他在很短的时间内就维持住了在我面前的镇定,这让我忍不住想给他比个赞
“十年前,我认识了秦林,”方秋开始了他的叙述,“他帮助了我很多。”
“但并没有要求你献身,你知道的,”我补充:“他已经结婚了。”
这次方秋没有再变脸色,他镇静地告诉我:“你不必关注我们是怎么搞上的,但是,秦格不是他的儿子。”
“试管婴儿,秦杨枝自己养的。这个我也知道。”我说:“但这不是你们搞在一起的理由。”
他没再吱声,一遍又一遍地抚摩着腕上的细绳。
“案发时你在哪里?”
“我在医院上班,忙了一整天。”
“但是秦林那天来过你所在的医院,你看到他了吗?”我问。
“没有,”方秋笃定地说:“但我知道秦杨枝来过,她来输液。”
我忍不住笑了,这个聪明的孩子似乎现在还没弄明白。
于是我提醒他:“挂号的是她,但输液的是秦林。”
方秋没有再说话,他整以暇地收好全部表情,用无懈可击的镇静看着我,但我确信我捕捉到了他情感上的裂缝。

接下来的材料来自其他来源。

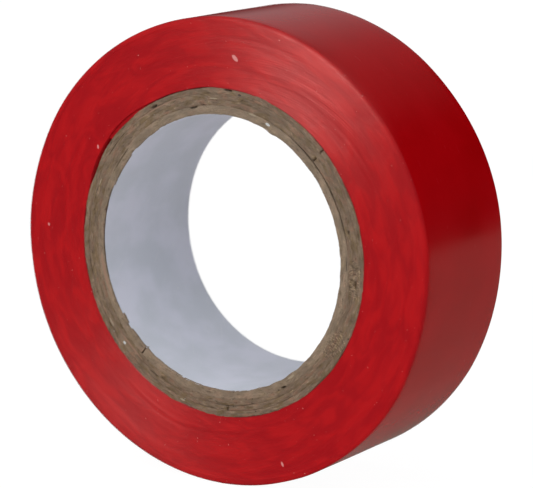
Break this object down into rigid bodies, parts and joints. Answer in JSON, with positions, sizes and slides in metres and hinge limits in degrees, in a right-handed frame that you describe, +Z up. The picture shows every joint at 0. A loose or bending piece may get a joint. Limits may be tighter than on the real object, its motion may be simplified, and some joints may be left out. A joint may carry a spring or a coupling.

但这些情感很有趣,既有歉疚,也有愤怒,但更多的是悲伤。
我想他应该现在有许多话想说,但不是对我这个连名字都不知道的陌生人讲。
再多的询问在今天应该是没用的了,我摆摆手示意他可以离开,他也不再多言,迅速地离开了这间小小的粉色格子间。
我开始继续享用剩下的甜点,却头疼地发现似乎太多了。
正在苦恼是不是要干脆一走了之时,格子间粉色的门被打开了,A就在这时候走了进来。
他穿着白得像牛奶一样的衬衫,四周漂浮着香气的粉色海洋在他周围戛然而止。
A就在那里,轻快地走向我,仿佛他刚刚只是出去买了一瓶水一样,自如地询问我:“案子进展怎么样?”
我答非所问:“你怎么知道我会在这里和方秋见面?”
他无奈地笑笑:“你知道把所有行程写在事务所的白板上不是个好习惯吧。”
我撇撇嘴,默许了他带着暑气做到我面前。
我们像老友记一样有一搭没一搭地聊天,A安静地吃着面前的一堆甜点,在午后金色的阳中坐在我身旁。